No one wants to say when any final pullout will take place, because the emphasis now is on a conditions-based withdrawal — presumably meaning after the Afghan government can handle the war alone. But President Trump has kept secret the details of those conditions, and how they are defined.

“Until he says what the conditions are, all that means is we’ll be there as long as we want, for whatever reason we want,” said Barnett Rubin, a longtime Afghanistan expert who advised the Obama administration. “And they don’t have to lie to do that, because the conditions will never be good enough to say we’re absolutely not needed.”

In practical terms, it means that the American military mission will continue for many more years, despite its unpopularity with the American public.
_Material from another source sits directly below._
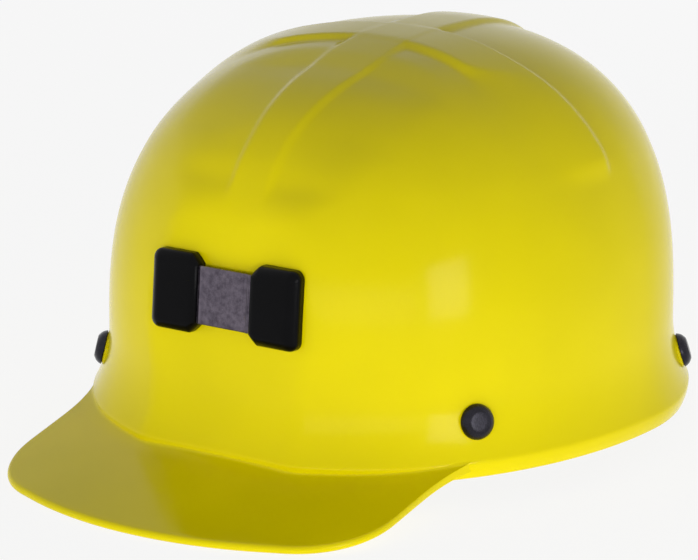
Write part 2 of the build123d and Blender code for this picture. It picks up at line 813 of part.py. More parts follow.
with BuildPart() as sweatband:
    with BuildSketch(Plane.XY.offset(rim_z + band_low + sweat_margin)):
        add(band_face(band_thickness + gap))
        add(band_face(band_thickness + gap + sweat_thickness), mode=Mode.SUBTRACT)
        with Locations((0, widest_y - head_forward - band_front)):
            Rectangle(2 * sweat_half_width, 2 * band_corner, mode=Mode.INTERSECT)
    extrude(amount=band_height - 2 * sweat_margin)
sweatband.part.label = "sweatband"
export_step(sweatband.part, "parts/sweatband.step")


# Nape ratchet. Its planes face the nape: x to the left, y up, offsets run towards the head
def back_plane(y):
    return Plane((0, y, ratchet_z), x_dir=(1, 0, 0), z_dir=(0, -1, 0))


rack_y = band_back_y + housing_floor + shaft_gap
housing_rear_y = rack_y + rack_thickness + gap
cover_rear_y = housing_rear_y + cover_thickness
knob_front_y = cover_rear_y + gap
slot_height = rack_body + 2 * gap
cover_screw_spots = [(-screw_x, 0), (screw_x, 0)]
with BuildPart() as ratchet_housing:
    with BuildSketch(back_plane(band_back_y)):
        RectangleRounded(2 * ratchet_half_width, 2 * ratchet_half_height, cover_corner)
    extrude(amount=band_back_y - housing_rear_y)
    with BuildSketch(back_plane(band_back_y + housing_floor)):
        RectangleRounded(
            2 * (ratchet_half_width - housing_wall),
            2 * (ratchet_half_height - housing_wall),
            cover_corner - housing_wall,
        )
    extrude(amount=-housing_rear_y, mode=Mode.SUBTRACT)
    with BuildSketch(back_plane(band_back_y + housing_floor)):
        for side in (1, -1):
            with Locations((side * ratchet_half_width, side * rack_middle)):
                Rectangle(4 * housing_wall, slot_height)
    extrude(amount=-housing_rear_y, mode=Mode.SUBTRACT)
    with BuildSketch(back_plane(band_back_y)):
        with Locations(cover_screw_spots):
            Circle(screw_radius + housing_wall)
    extrude(amount=band_back_y - housing_rear_y)
    with BuildSketch(back_plane(housing_rear_y)):
        with Locations(cover_screw_spots):
            Circle(screw_radius + thread_gap)
    extrude(amount=screw_depth, mode=Mode.SUBTRACT)
    with BuildSketch(back_plane(band_back_y)):
        Circle(pivot_radius + shaft_gap)
    extrude(amount=-2 * housing_floor, mode=Mode.SUBTRACT)
ratchet_housing.part.label = "ratchet_housing"
export_step(ratchet_housing.part, "parts/ratchet_housing.step")

with BuildPart() as ratchet_cover:
    with BuildSketch(back_plane(housing_rear_y)):
        RectangleRounded(2 * ratchet_half_width, 2 * ratchet_half_height, cover_corner)
        Circle(shaft_radius + shaft_gap, mode=Mode.SUBTRACT)
        with Locations(cover_screw_spots):
            Circle(screw_radius + thread_gap, mode=Mode.SUBTRACT)
    extrude(amount=-cover_thickness)
ratchet_cover.part.label = "ratchet_cover"
export_step(ratchet_cover.part, "parts/ratchet_cover.step")

with BuildPart() as cover_screws:
    with BuildSketch(back_plane(cover_rear_y)):
        with Locations(cover_screw_spots):
            Circle(screw_head_radius)
    extrude(amount=-screw_head_height)
    with BuildSketch(back_plane(cover_rear_y)):
        with Locations(cover_screw_spots):
            Circle(screw_radius)
    extrude(amount=cover_thickness + screw_depth - gap)
    with BuildSketch(back_plane(cover_rear_y + screw_head_height)):
        with Locations(cover_screw_spots):
            Rectangle(2 * screw_head_radius, screw_slot)
    extrude(amount=screw_head_height / 2, mode=Mode.SUBTRACT)
cover_screws.part.label = "cover_screws"
export_step(cover_screws.part, "parts/cover_screws.step")

# Pinion with involute flanks, turned in one piece with its shaft
pitch_radius = pinion_teeth * module_size / 2
pressure = math.radians(pressure_angle)
base_radius = pitch_radius * math.cos(pressure)
tip_radius = pitch_radius + tip_share * module_size
root_radius = pitch_radius - root_share * module_size


def involute(angle):
    return math.tan(angle) - angle


def flank_angle(radius):
    """Half the angle that a tooth takes at a radius, from the involute's formula."""
    half = math.pi / (2 * pinion_teeth) - tooth_slack / pitch_radius
    turn = math.acos(min(1, base_radius / radius))
    return half + involute(pressure) - involute(turn)


def tooth_outline():
    """Corners of every tooth in turn, with a gap between teeth straight up."""
    points = []
    flank = [root_radius]
    flank += [base_radius + share * (tip_radius - base_radius) for share in flank_shares]
    for tooth in range(pinion_teeth):
        middle = math.pi / 2 + (tooth + 0.5) * 2 * math.pi / pinion_teeth
        turns = [(radius, -flank_angle(max(radius, base_radius))) for radius in flank]
        turns += [(radius, flank_angle(max(radius, base_radius))) for radius in reversed(flank)]
        for radius, turn in turns:
            points.append((radius * math.cos(middle + turn), radius * math.sin(middle + turn)))
    return points


with BuildPart() as ratchet_pinion:
    with BuildSketch(back_plane(rack_y)):
        Polygon(tooth_outline(), align=None)
    extrude(amount=-rack_thickness)
    with BuildSketch(back_plane(rack_y)):
        Circle(pivot_radius)
    extrude(amount=housing_floor)
    with BuildSketch(back_plane(rack_y + rack_thickness)):
        Circle(shaft_radius)
    extrude(amount=-(knob_front_y + shaft_length - rack_y - rack_thickness))
ratchet_pinion.part.label = "ratchet_pinion"
export_step(ratchet_pinion.part, "parts/ratchet_pinion.step")

# Racks: the left one runs over the pinion, the right one is the same part turned half round
tooth_pitch = math.pi * module_size
for side, name in ((1, "rack_left"), (-1, "rack_right")):
    with BuildPart() as rack:
        with BuildSketch(back_plane(rack_y)):
            with Locations(Rotation(0, 0, 90 - side * 90)):
                with Locations(((rack_reach - rack_tail) / 2, rack_middle)):
                    Rectangle(rack_reach + rack_tail, rack_body)
                for tooth in range(-rack_teeth, rack_teeth - 1):
                    tip = rack_tip_half
                    foot = tip + (rack_tip_share + root_share) * module_size * math.tan(pressure)
                    tip_y = pitch_radius - rack_tip_share * module_size
                    with Locations((tooth * tooth_pitch, 0)):
                        Polygon(
                            (-tip, tip_y),
                            (tip, tip_y),
                            (foot, rack_low),
                            (-foot, rack_low),
                            align=None,
                        )
        extrude(amount=-rack_thickness)
        with BuildSketch(back_plane(rack_y)):
            with Locations((side * peg_x, side * rack_middle)):
                Circle(peg_radius)
        extrude(amount=peg_length)
    rack.part.label = name
    export_step(rack.part, f"parts/{name}.step")

with BuildPart() as ratchet_knob:
    with BuildSketch(back_plane(knob_front_y)):
        Circle(knob_radius)
        with PolarLocations(knob_radius + knob_grip_radius / 2, knob_grips):
            Circle(knob_grip_radius, mode=Mode.SUBTRACT)
    extrude(amount=-knob_height)
    knob_axis = Axis((0, knob_front_y, ratchet_z), (0, 1, 0))
    chamfer(ratchet_knob.faces().sort_by(knob_axis)[-1].edges(), knob_edge)
    with BuildSketch(back_plane(knob_front_y)):
        Circle(knob_recess_radius)
        Circle(shaft_radius + knob_hub, mode=Mode.SUBTRACT)
    extrude(amount=-knob_recess, mode=Mode.SUBTRACT)
    with BuildSketch(back_plane(knob_front_y)):
        Circle(shaft_radius + thread_gap)
    extrude(amount=-shaft_length - gap, mode=Mode.SUBTRACT)
ratchet_knob.part.label = "ratchet_knob"
export_step(ratchet_knob.part, "parts/ratchet_knob.step")

# Detent spring: a split ring of flat wire on the cover, inside the knob's recess
with BuildPart() as detent_spring:
    with BuildSketch(back_plane(cover_rear_y)):
        with BuildLine():
            CenterArc((0, 0), spring_radius, spring_open / 2, 360 - spring_open)
        trace(line_width=spring_width)
    extrude(amount=-spring_height)
detent_spring.part.label = "detent_spring"
export_step(detent_spring.part, "parts/detent_spring.step")

with BuildPart() as nape_pad:
    with BuildSketch(back_plane(band_back_y - gap)):
        RectangleRounded(2 * nape_pad_half_width, nape_pad_height, 2 * nape_pad_round)
    extrude(amount=nape_pad_thickness)
    head_side = nape_pad.faces().sort_by(Axis.Y)[0]
    fillet(head_side.edges(), nape_pad_round)
nape_pad.part.label = "nape_pad"
export_step(nape_pad.part, "parts/nape_pad.step")

# Cord clip on the back: a base with a loop that the lamp cord runs down through
with BuildPart() as cord_clip:
    with BuildSketch(clip_plane):
        RectangleRounded(clip_width, clip_height, clip_corner)
    extrude(amount=clip_base)
    with BuildSketch(clip_plane):
        with Locations((0, (clip_height - clip_loop_height) / 2)):
            Rectangle(clip_width, clip_loop_height)
    extrude(amount=clip_base + clip_depth)
    loop_edges = cord_clip.faces().sort_by(Axis.Y)[-1].edges().filter_by(Axis.Z)
    fillet(loop_edges, clip_corner)
    loop_top = rim_z + clip_level + clip_height / 2
    with BuildSketch(Plane.XY.offset(loop_top)):
        with Locations((0, clip_plane.origin.Y + clip_base + (clip_depth - clip_bar) / 2)):
            RectangleRounded(clip_width - 2 * clip_bar, clip_depth - clip_bar, clip_corner - clip_bar / 2)
    extrude(amount=-clip_loop_height, mode=Mode.SUBTRACT)
    with BuildSketch(clip_plane):
        with Locations((0, -clip_rivet_drop)):
            Circle(clip_rivet_radius + thread_gap)
    extrude(amount=clip_base, mode=Mode.SUBTRACT)
cord_clip.part.label = "cord_clip"
export_step(cord_clip.part, "parts/cord_clip.step")

with BuildPart() as cord_clip_rivet:
    with BuildSketch(clip_plane.offset(clip_base)):
        with Locations((0, -clip_rivet_drop)):
            Circle(clip_rivet_head_radius)
    extrude(amount=clip_rivet_head_height)
    with BuildSketch(clip_plane.offset(clip_base)):
        with Locations((0, -clip_rivet_drop)):
            Circle(clip_rivet_radius)
    extrude(amount=-(clip_base + clip_proud + wall + gap))
    with BuildSketch(clip_plane.offset(-clip_proud - wall - gap)):
        with Locations((0, -clip_rivet_drop)):
            Circle(clip_rivet_head_radius)
    extrude(amount=-clip_rivet_head_height)
cord_clip_rivet.part.label = "cord_clip_rivet"
export_step(cord_clip_rivet.part, "parts/cord_clip_rivet.step")
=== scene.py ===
import bpy
import math
import numpy as np
from mathutils import Matrix, Vector


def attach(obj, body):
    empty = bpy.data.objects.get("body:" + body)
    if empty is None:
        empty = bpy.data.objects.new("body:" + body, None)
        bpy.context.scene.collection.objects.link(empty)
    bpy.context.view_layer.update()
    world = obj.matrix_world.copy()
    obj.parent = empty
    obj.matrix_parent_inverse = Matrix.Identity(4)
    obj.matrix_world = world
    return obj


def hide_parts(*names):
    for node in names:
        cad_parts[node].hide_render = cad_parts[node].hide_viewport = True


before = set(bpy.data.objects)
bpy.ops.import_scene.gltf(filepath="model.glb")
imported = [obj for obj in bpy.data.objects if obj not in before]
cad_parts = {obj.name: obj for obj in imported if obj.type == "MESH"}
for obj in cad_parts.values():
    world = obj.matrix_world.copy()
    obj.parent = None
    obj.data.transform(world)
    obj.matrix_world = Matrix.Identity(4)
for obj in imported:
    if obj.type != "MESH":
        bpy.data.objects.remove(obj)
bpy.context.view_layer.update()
print("frame loaded")

mm = 0.001

# Sizes are in mm. Shapes are worked out from the cap's widest line (y 0) and its rim (z 0),
# which lie here in the shared frame
capOrigin = (0, 31.95, 9.749309)


def toFrame(points):
    # from the cap's own axes to the shared frame, in metres
    return (points + np.array(capOrigin)) * mm


def smoothStep(value, low, high):
    share = np.clip((value - low) / (high - low), 0, 1)
    return share * share * (3 - 2 * share)


def softMax(a, b, ease):
    # the larger of two values, with a parabola where they differ by less than ease
    near = np.maximum(ease - np.abs(a - b), 0) / ease
    return np.maximum(a, b) + near * near * ease / 4


def softMin(a, b, ease):
    return -softMax(-a, -b, ease)


def signedPower(value, exponent):
    return np.sign(value) * np.abs(value) ** exponent


def unit(vectors):
    return vectors / np.maximum(np.linalg.norm(vectors, axis=-1, keepdims=True), 1e-12)


def joined(*values):
    # arrays side by side along a new last axis, such as x, y and z to points
    return np.stack(np.broadcast_arrays(*values), axis=-1)


def addObject(name, data):
    added = bpy.data.objects.new(name, data)
    bpy.context.scene.collection.objects.link(added)
    return added


def makePiece(name, points, faces, material, replaced, body="cap", uv=None):
    # points in metres, faces as a list of arrays with rows of one length each
    mesh = bpy.data.meshes.new(name)
    rows = []
    for block in faces:
        rows += [tuple(row) for row in np.asarray(block).tolist()]
    mesh.from_pydata(points.tolist(), [], rows)
    mesh.polygons.foreach_set("use_smooth", [True] * len(mesh.polygons))
    if uv is not None:
        layer = mesh.uv_layers.new(name="cloth")
        corners = np.empty(len(mesh.loops), int)
        mesh.loops.foreach_get("vertex_index", corners)
        layer.data.foreach_set("uv", uv[corners].astype(np.float32).ravel())
    mesh.materials.append(material)
    mesh.update()
    piece = addObject(name, mesh)
    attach(piece, body)
    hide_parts(*replaced)
    return piece


def gridFaces(rows, columns, wrap, start=0, flip=False):
    # quads of a grid whose points run row by row; wrap joins the last column to the first
    down = np.arange(rows - 1)[:, None]
    along = np.arange(columns if wrap else columns - 1)[None, :]
    here = start + down * columns + along
    beside = start + down * columns + (along + 1) % columns
    quads = joined(here, beside, beside + columns, here + columns).reshape(-1, 4)
    return quads[:, ::-1] if flip else quads


def fanFaces(ring, tip, flip=False):
    # triangles from a closed ring of point numbers to one point
    fan = joined(ring, np.roll(ring, -1), tip)
    return fan[:, ::-1] if flip else fan


def spunFaces(rows, columns, start=0):
    # a closed skin: a grid that wraps, and the two points after it that close its ends
    ring, size = start + np.arange(columns), rows * columns
    return [gridFaces(rows, columns, True, start), fanFaces(ring, start + size, flip=True),
            fanFaces(ring + size - columns, start + size + 1)]


def tubeFaces(rows, columns, start=0, flip=False):
    # sides and both flat ends of a closed tube
    first = start + np.arange(columns)[None, :]
    last = first + (rows - 1) * columns
    ends = [first, last[:, ::-1]] if flip else [first[:, ::-1], last]
    return [gridFaces(rows, columns, True, start, flip)] + ends


def colour(hexText):
    # sRGB hex to linear
    values = [int(hexText[at:at + 2], 16) / 255 for at in (1, 3, 5)]
    linear = [v / 12.92 if v <= 0.04045 else ((v + 0.055) / 1.055) ** 2.4 for v in values]
    return (*linear, 1.0)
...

Many military strategists, in America and Afghanistan, have already penciled in plans well into the ’20s, and certainly past any Trump re-election campaign.

At the NATO summit meeting in Warsaw last year, the allies, including the United States, agreed to fund the development of the Afghan security forces until the end of what was termed “the transition decade,” meaning from 2014, when Afghan forces began to take charge of their own security, until 2024.

“I would guess the US has to plan on being inside Afghanistan for a decade or more in order for there to be any type of resolution,” said Bill Roggio, editor of Long War Journal. “It’s definitely past his first term in office, no two ways about it.”

The Green Zone expansion is aimed at making it possible for America and its NATO allies to remain in the capital without facing the risks that have in the past year made Kabul the most dangerous place in Afghanistan, with more people killed there than anywhere else in the country — mostly from suicide bombers.

Kabul’s security area had long been a Green Zone-lite compared with its fortresslike predecessor in Baghdad, where there are massive blast walls and a total separation from the general population, enforced by biometric entry passes.

In Kabul, thousands of Afghans still commute to jobs and even schools inside the zone, with only light searches for most of them, mindful of the resentment stirred by the Soviets’ heavily militarized central zone during their Afghan occupation. And the Green Zone in Baghdad has, its critics maintain, created an out-of-touch ruling class and Western community, and provided a magnet for protests while just moving enormous bombings elsewhere, further stoking popular discontent with leaders and foreigners.

The Kabul Green Zone expansion, which will significantly restrict access, was prompted, according to both Afghan and American military officials, by a huge suicide bomb planted in a sewage truck that exploded at a gate of the current Green Zone on May 31, destroying most of the German Embassy and killing more than 150 people. The loss of life could have been far worse, but Germany had evacuated its embassy a week before the bombing, apparently tipped off by intelligence sources.

The military recently appointed an American brigadier general to take charge of greatly expanding and fortifying the Green Zone. In the first stage of the project, expected to take from six months to a year, an expanded Green Zone will be created — covering about 1.86 square miles, up from 0.71 square miles — closing off streets within it to all but official traffic.

Because that will also cut two major arteries through the city, in an area where traffic congestion is already rage-inducing for Afghan drivers, the plans call for building a ring road on the northern side of the Wazir Akbar Khan hill to carry traffic around the new Green Zone.

In a final stage, a still bigger Blue Zone will be established, encompassing most of the city center, where severe restrictions on movement — especially by trucks — will be put in place. Already, height restriction barriers have been built over roads throughout Kabul to block trucks. Eventually, all trucks seeking to enter Kabul will be routed through a single portal, where they will be X-rayed and searched.